By the time they are auctioned off at Sotheby’s, the collection will have been held by the current owners for nearly 20 years and has an expectancy to raise between $5 and $7.5 million. The works were exhibited at Sotheby’s Paris November 14-18 before traveling to San Francisco and Los Angeles, spring 2008. The collection will be on view in New York from April 2-7.

Some highlights of the collection include Paul Strand’s Rebecca, 1923; Hans Bellmer’s La Poupée (The Doll), circa 1935; William Henry Fox Talbot’s Study of a Leaf, circa 1839; Imogen Cunningham’s Banana Leaves, before 1929; Richard Avedon’s Portrait of Marilyn Monroe, 1957; and Diane Arbus’ Flower Girl at a Wedding, 1964.

The collection also features a number of very rare images including the only vintage Schadograph, a unique camera-less image made by Christian Schad in 1919, and an elegant photogram by Laszlo Moholy-Nagy made in the early 1920s. Other classic 20th-century modernists in the Quillan Collection include Man Ray, André Kertész, August Sander, Tina Modotti, and Bill Brandt, while 19th-century European photographers are represented by Gustave Le Gray, Sète, Louis de Clercq, Roger Fenton, Lewis Carroll, and Juliet Margaret Cameron.
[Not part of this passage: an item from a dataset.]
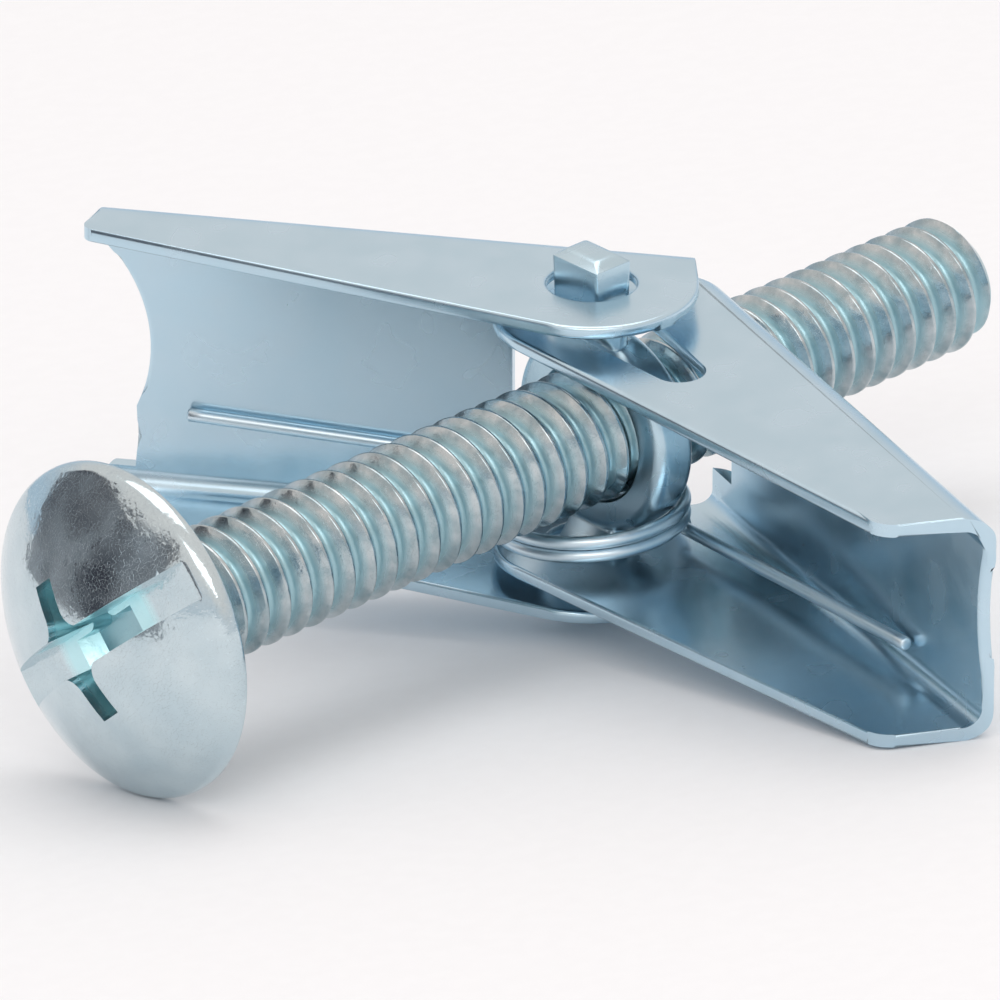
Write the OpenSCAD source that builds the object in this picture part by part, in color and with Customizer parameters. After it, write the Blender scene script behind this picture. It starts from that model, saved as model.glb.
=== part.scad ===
// Spring toggle bolt: a truss head machine screw, a trunnion nut, two folded sheet wings and a torsion
// spring. Millimetres. The origin is on the screw's axis at the underside of its head, +X runs towards the
// screw's tip and +Z along the nut's trunnion stubs, about which the wings fold.

/* [Screw] */
// Diameter over the thread's crests
screw_diameter = 6.15; // [5.9:0.05:6.2]
// Length from under the head to the tip
screw_length = 50; // [45:1:60]
// Diameter of the truss head
head_diameter = 15.3; // [13.5:0.1:16.5]
// Height of the head from its underside to the top of its dome
head_height = 3.5; // [3:0.1:4.2]
// Thickness of the head's rim, below the dome
head_rim = 0.6; // [0.4:0.05:0.9]
// Width of the screwdriver slot
slot_width = 1.8; // [1.4:0.05:2.1]
// Depth of the slot from the top of the dome
slot_depth = 2.4; // [1.6:0.1:2.5]
// Angle of the slot from +Y, seen from the tip of the screw
slot_angle = 138.5; // [0:0.5:180]
// Span of the cross recess at the top of the dome
cross_span = 7; // [5:0.1:8]
// Width of the cross recess's wings
cross_width = 1.25; // [0.9:0.05:1.5]
// Depth of the cross recess from the top of the dome
cross_depth = 4; // [3:0.1:4.5]

/* [Nut] */
// Distance from under the head to the trunnion's axis
trunnion_x = 27.6; // [26:0.1:32]
// Thickness of the disc along the screw
disc_thickness = 2.2; // [1.6:0.1:2.3]
// Rounding of the disc's rim
disc_rounding = 0.6; // [0.3:0.05:0.7]
// How far the disc sits past the trunnion's axis, towards the screw's tip
disc_shift = 0.9; // [0:0.1:0.9]
// Size of a trunnion stub along the screw
stub_thickness = 2; // [1.6:0.05:2.1]
// Size of a trunnion stub across the screw
stub_width = 2.8; // [2.2:0.05:2.8]

/* [Wings] */
// Thickness of the wings' sheet steel
sheet = 0.62; // [0.5:0.02:0.7]
// Outside radius of the folds between a wing's web and its ears
fold_radius = 1.5; // [0.9:0.05:1.6]
// Length of the outer wing from the trunnion's axis
outer_length = 23.3; // [18:0.1:25]
// Angle of the outer wing from the screw, as it lies at rest
outer_angle = 54.5; // [0:0.5:87]
// Length of the inner wing from the trunnion's axis
inner_length = 25.5; // [20:0.1:26.5]
// Distance from the trunnion's axis to the outside of the inner wing's web
inner_web = 6.95; // [6.5:0.05:7.4]
// Angle of the inner wing from the screw, as it lies at rest
inner_angle = 72.5; // [0:0.5:84]
// Distance from the trunnion's axis to the far end of the slot in the inner wing's upper ear
slot_reach = 8.15; // [7:0.05:9]

/* [Spring] */
// Diameter of the spring's wire
wire = 0.62; // [0.5:0.01:0.62]
// Rise of the coil in one turn
coil_pitch = 0.64; // [0.62:0.01:0.64]
// Length of each leg along its wing, from the trunnion's axis
leg_length = 19; // [14:0.1:20]

/* [Hidden] */

$fn = 64;

// running clearance between the shank and the nut's bore, on the radius
bore_clearance = 0.05;
shank_radius = screw_diameter / 2;
bore_radius = shank_radius + bore_clearance;
disc_radius = shank_radius + 1.625;
disc_back = disc_shift + disc_thickness / 2;
tip_chamfer = 0.6;

// the dome is a ball's cap that stands on the rim
dome_height = head_height - head_rim;
dome_radius = (pow(head_diameter / 2, 2) + pow(dome_height, 2)) / (2 * dome_height);
rim_chamfer = 0.2;
// each flank of the cross recess leans in by this for each millimetre of depth
cross_taper = tan(26.5);
cross_core = cross_span / 2 - cross_depth * cross_taper;

stub_chamfer = 0.4;
// the stubs turn with this much room in the wings' round holes
pivot_clearance = 0.28;
pivot_hole = norm([stub_thickness, stub_width]) + 2 * pivot_clearance;

outer_web = shank_radius + sheet + 0.605;
// the outer wing rides this much above the middle of the nut
outer_lift = 0.125;
// the inner wing's lower ear leans in towards the tip by this angle
lower_lean = 2.6;

// the coil lies between the shank and the inner wing's lower ear, tipped up on the inner wing's side, and is
// wide enough to pass the disc
coil_clearance = 0.025;
coil_radius = sqrt(pow(disc_radius, 2) + pow(disc_back, 2) - pow(shank_radius, 2)) + 0.072;
coil_tip = 0.08;
coil_turns = 2;
// the legs end this far from the webs
leg_gap = 0.03;
outer_leg_across = outer_web - sheet - wire / 2 - leg_gap;
inner_leg_across = inner_web - sheet - wire / 2 - leg_gap;
// the legs leave the coil at these angles from their wings' length, the outer one along its web
inner_leg_angle = 58;
outer_leg_angle = asin(outer_leg_across / coil_radius);
coil_start = inner_angle - 180 + inner_leg_angle;
coil_end = 180 - outer_angle - outer_leg_angle + 360 * coil_turns;
coil_sweep = coil_end - coil_start;
coil_bottom = -shank_radius - wire / 2 - coil_clearance - coil_pitch * (720 - coil_start) / 360;
outer_tip_z = -2.6;
inner_tip_z = -3.1;

// the inner wing's ears have this much room over the coil, and the outer wing's ears lie outside them
ear_room = 0.24;
inner_height = 2 * (wire / 2 - coil_bottom + ear_room + sheet);
outer_height = inner_height + 2 * sheet + 1.51;
// the stubs stand out of the outer wing by this much
stub_reach = 1.625;
stub_span = outer_height + 2 * stub_reach;

// the outer wing's web starts clear of the disc's rim, and the inner wing's rests open against the shank
disc_reach = norm([disc_radius, disc_back - disc_rounding]);
outer_web_start = sqrt(pow(disc_reach + 0.09, 2) - pow(outer_web - sheet, 2));
stop_gap = 0.05;
inner_web_start = (shank_radius + stop_gap - (inner_web - sheet) * cos(inner_angle)) / sin(inner_angle);
// at its folds the outer wing's web starts later by this, to clear the inner ears when both are folded
relief = 0.9;
// the folded sheet each wing is cut from runs this far behind the pivot and to its open side
blank_back = 7;
blank_side = 9;
// half of the height of each web's opening for the shank
outer_window = outer_height / 2 - fold_radius - 0.65;
inner_window = shank_radius + 0.35;

// rounded corners of the ears, as [along the wing, towards the web, radius], the pivot's end first
outer_corners = [[0, 0, 4.75],
                 [outer_length - 0.7, 1.4, 0.6],
                 [outer_length - 1, outer_web - 0.3, 0.35],
                 [-3, outer_web - 0.9, 0.95]];
inner_corners = [[0, 0, 4.4],
                 [inner_length - 2.4, 3.1, 1.4],
                 [inner_length - 0.3, inner_web - 0.3, 0.35],
                 [0.55, inner_web - 1.2, 1.25]];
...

Denise Bethel, director of Sotheby’s Photographs department, suggests that “for the inner circle of photography collectors, dealers, and institutions, the Quillan Collection is legendary. Collecting with the eye, rather than precept, Quasha is part of a tradition of collectors such as the esteemed late Sam Wagstaff, or Pierre Apraxine of the Gilman Paper Company. Unlike the collections assembled by those and others, however, which number in the hundreds or thousands of photographs, the Quillan Collection comprises only a select number of images, and stands as a highly concentrated tour-de-force of the elusive meaning and brilliance of photography.”

So if it’s pure, strikingly beautiful art that you’re after, the Quillian Collection is your best bet. And when guests come over to admire your latest purchases, you won’t have to explain a thing.